Je lui ai dit, en second lieu, que je revendiquais, en tant que citoyen de l'Europe, le droit d'en contester les règles. Aujourd'hui comme hier, les critiques fusent de toutes parts sur les institutions européennes et je n'admets pas qu'on refuse aux martiniquais ce droit de critique, au motif qu'ils recevraient des subventions. L'idée que les fonds européens devraient acheter notre silence m'est insupportable. Elle est d'un autre temps, celui où Messmer, ministre des DOM, pouvait, sur la Savane, asséner à Césaire et aux martiniquais : "Celui qui paye commande !". C'était il y a 50 ans.

Venons-en aux multinationales. Gardons-nous des généralisations hâtives et sachons voir qu'elles appliquent sur notre territoire deux stratégies distinctes.

Les unes ont choisi de s'implanter durablement par des agences ou des filiales, présentes, pour certaines, depuis un demi-siècle. Leur main-d'œuvre est composée, à plus de 90% de salariés locaux. Leurs cadres détachés viennent, le plus souvent, en famille, ont chez nous leur résidence fiscale et injectent dans notre économie une bonne partie de leurs salaires. Ces entreprises participent au dialogue social avec les syndicats et respectent les conventions collectives locales. Elles supportent les contraintes et les coûts de cette présence permanente : des locaux, un parc de matériel, des stocks, des charges de personnel (ancienneté, formation, primes conventionnelles…) ainsi que les conséquences financières des fluctuations de l'activité qui ont périodiquement balayé le secteur depuis les années 80. L'appui des leurs maisons-mères a permis qu'elles résistent et nous leur devons de disposer encore d'unités de production capables de s'attaquer à des travaux d'envergure et de salariés préparés aux métiers d'avenir. La fin de ces entreprises signifierait, à court terme, une diminution du niveau moyen de compétence des salariés martiniquais.

Tout autre est la stratégie des groupes qui pratiquent la technique du" coup". Une équipe réduite sur place pour flairer les opportunités et préparer le terrain. Les circuits d'approvisionnement en matériels et matériaux les plus compétitifs du moment. Le salaire mensuel d'un ouvrier qualifié portugais : 596€, celui du roumain : 325€, pour 40 heures par semaine. Les payer au SMIC (ou au minimum conventionnel), pour respecter la loi française, doublera ou triplera leurs rémunérations habituelles. Ils ne travailleront pas 35 heures par semaine mais plutôt 50 ou 60. Les contrôleurs du travail ne sont sur le terrain ni le soir ni le week-end.

Quant aux éventuels salariés locaux, ils seront recrutés au plus bas des grilles (un OHQ au chômage ne refusera pas d'être employé comme OQ1) et les embauches se feront sur le chantier, ce qui évitera de payer la prime de panier (350€ mensuels). Pas de formation, pas de nouveau contrat, pas d'indemnité à la fin du chantier.

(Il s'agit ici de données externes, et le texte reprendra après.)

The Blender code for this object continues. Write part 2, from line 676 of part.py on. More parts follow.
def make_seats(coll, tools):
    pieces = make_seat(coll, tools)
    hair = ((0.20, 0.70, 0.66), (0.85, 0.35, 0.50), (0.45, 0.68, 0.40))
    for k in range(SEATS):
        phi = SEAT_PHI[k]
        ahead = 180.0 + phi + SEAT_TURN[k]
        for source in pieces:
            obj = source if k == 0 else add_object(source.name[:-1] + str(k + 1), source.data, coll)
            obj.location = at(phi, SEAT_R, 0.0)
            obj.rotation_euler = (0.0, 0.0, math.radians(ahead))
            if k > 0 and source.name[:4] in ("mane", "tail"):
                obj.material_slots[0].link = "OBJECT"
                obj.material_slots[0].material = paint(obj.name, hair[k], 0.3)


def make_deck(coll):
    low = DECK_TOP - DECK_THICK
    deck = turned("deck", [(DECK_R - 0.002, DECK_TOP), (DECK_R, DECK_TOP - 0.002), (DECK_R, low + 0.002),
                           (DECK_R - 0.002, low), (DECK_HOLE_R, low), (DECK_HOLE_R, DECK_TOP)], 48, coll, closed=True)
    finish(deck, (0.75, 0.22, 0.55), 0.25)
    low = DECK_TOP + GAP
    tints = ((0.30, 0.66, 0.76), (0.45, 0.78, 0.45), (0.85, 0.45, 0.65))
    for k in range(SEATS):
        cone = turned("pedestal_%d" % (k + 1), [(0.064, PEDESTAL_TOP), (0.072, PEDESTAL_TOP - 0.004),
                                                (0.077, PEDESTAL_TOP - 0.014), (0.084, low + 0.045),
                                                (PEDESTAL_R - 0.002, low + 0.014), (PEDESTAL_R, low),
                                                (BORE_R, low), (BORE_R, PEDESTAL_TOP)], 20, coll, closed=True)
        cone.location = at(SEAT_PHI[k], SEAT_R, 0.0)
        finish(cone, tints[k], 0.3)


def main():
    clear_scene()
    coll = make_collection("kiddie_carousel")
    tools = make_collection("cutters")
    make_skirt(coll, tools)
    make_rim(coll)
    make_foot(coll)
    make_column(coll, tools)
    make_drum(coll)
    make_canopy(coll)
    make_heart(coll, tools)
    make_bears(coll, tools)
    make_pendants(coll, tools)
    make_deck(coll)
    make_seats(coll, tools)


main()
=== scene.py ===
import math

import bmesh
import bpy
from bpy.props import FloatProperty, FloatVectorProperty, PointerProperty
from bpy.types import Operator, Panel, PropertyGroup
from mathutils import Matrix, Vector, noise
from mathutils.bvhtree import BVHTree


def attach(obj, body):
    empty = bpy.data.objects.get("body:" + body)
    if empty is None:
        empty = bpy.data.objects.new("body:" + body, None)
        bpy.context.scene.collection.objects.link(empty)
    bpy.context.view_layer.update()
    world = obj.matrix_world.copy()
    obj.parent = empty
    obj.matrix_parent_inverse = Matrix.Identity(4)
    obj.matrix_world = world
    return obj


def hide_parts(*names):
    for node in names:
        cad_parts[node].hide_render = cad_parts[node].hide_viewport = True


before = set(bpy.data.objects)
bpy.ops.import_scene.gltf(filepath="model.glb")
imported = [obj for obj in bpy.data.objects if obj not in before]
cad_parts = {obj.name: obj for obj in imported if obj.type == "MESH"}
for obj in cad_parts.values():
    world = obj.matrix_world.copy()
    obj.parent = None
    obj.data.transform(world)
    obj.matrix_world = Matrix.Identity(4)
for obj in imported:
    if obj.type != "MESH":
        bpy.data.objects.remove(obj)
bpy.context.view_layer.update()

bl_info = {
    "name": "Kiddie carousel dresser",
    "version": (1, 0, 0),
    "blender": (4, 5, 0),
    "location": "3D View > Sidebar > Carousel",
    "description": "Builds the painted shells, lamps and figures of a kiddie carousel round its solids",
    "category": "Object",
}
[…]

Ce modèle est mortifère, pour nos entreprises, pour nos salariés, pour la Martinique.

Dans le contexte qui est le nôtre (émigration des jeunes et déclin démographique, baisse du PIB par habitant, chômage de masse, inégalités et pauvreté croissantes), nous ne pouvons pas le laisser s'imposer.

Les armes sont trop inégales et le combattre sur le terrain de l'économie est impossible. L'hypothèse de dérogations concédées par Bruxelles est invraisemblable.

Il resterait ce que les spécialistes du commerce international appellent les barrières invisibles (par exemple, les tracasseries administratives…) qui ont pour effet d'alourdir les coûts de l'indésirable. Leur mise en œuvre suppose, toutefois, un consensus des autorités politiques et administratives, ce qui n'est pas le cas.

Lorsque, au cours d'une interview,  j'ai évoqué, comme seule solution au problème, un événement cataclysmique, je n'avais pas à l'esprit une catastrophe naturelle, mais un phénomène qui peut en présenter les caractéristiques de soudaineté et de brutalité : je pensais au Mouvement social.